Молодец,что решилась на продолжение,пишешь здорово,хочется читать-ведь это не придумано-это жизнь! С любовью,твоя Муха :flower: :rosebul: :flower: :rosebul: :flower:
Спасибо, родная!
О невесёлом, но сам факт продолжения радует. Заждались уже. Знакомые выражения на украинском. Я считал что так только у нас "обрусевшие" выходцы с Украины говорят (которых много),полагал что это смесь русского с украинским.
В деревнях, Николай, говорят по разному, мой дядя это называл - "суржик", т.е., не чисто украинский язык, а язык с вкраплениями русского и местных диалектов, я сейчас в Ставропольском крае встречаю бабушек, говорящих по украински, чище, чем многие в Украине. А в Черкесске говорят с употреблением украинских слов, как мне кажется, они составляют процентов 25. Спасибо, что читаете.
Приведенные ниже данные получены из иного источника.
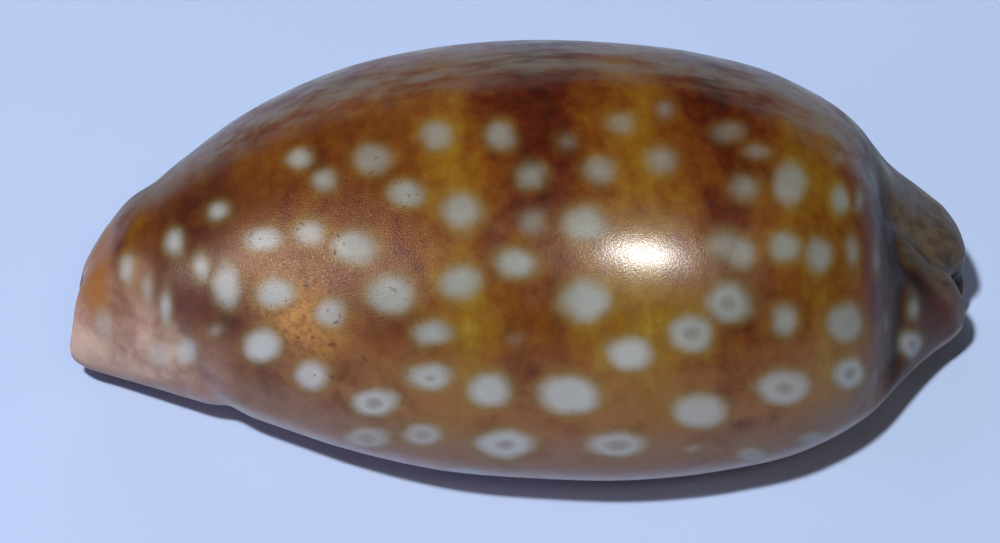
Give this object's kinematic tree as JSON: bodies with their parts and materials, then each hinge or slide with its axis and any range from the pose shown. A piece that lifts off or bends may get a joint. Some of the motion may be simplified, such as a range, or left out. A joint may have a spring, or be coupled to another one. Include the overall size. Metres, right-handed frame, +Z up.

Если честно, я хотела остановится, но, видимо, продолжу.
Прочитал с интересом. Сначала было подумал, что вы в Витебске служили (ВТА), я там (в области) родился... Так что почти земляки...
Это приятно вдвойне, а мы под Гомелем служили, лучшие годы в нашей жизни!
Белая Русь и её народ - навсегда в сердце!
Очень невесёлой получилась у тебя, лесенька, эта часть... И всё равно, читается запоем, не отрываясь... Жизнь есть жизнь, и состоит она далеко не из одних только радостных событий... Отлично, Лесенька! С Теплом, Андрей.
Да, жизнь, она - разная!
Боже мой! С первых строк меня пробрала дрожь: мой отец тоже умер чуть позже начала этой перестройки. Пиши, Леся, пиши! С добром, Ольга
:wave1:
Спасибо Лесенька! Прочитал на одном дыхании. Очень тронуло мое сердце - "мы служили"... В целом - грустная история. Боже, сколько еще страдать нашему народу? Счастья Вам и удачи. Саша.
Спасибо, Саша, и Вам счастья и здоровья!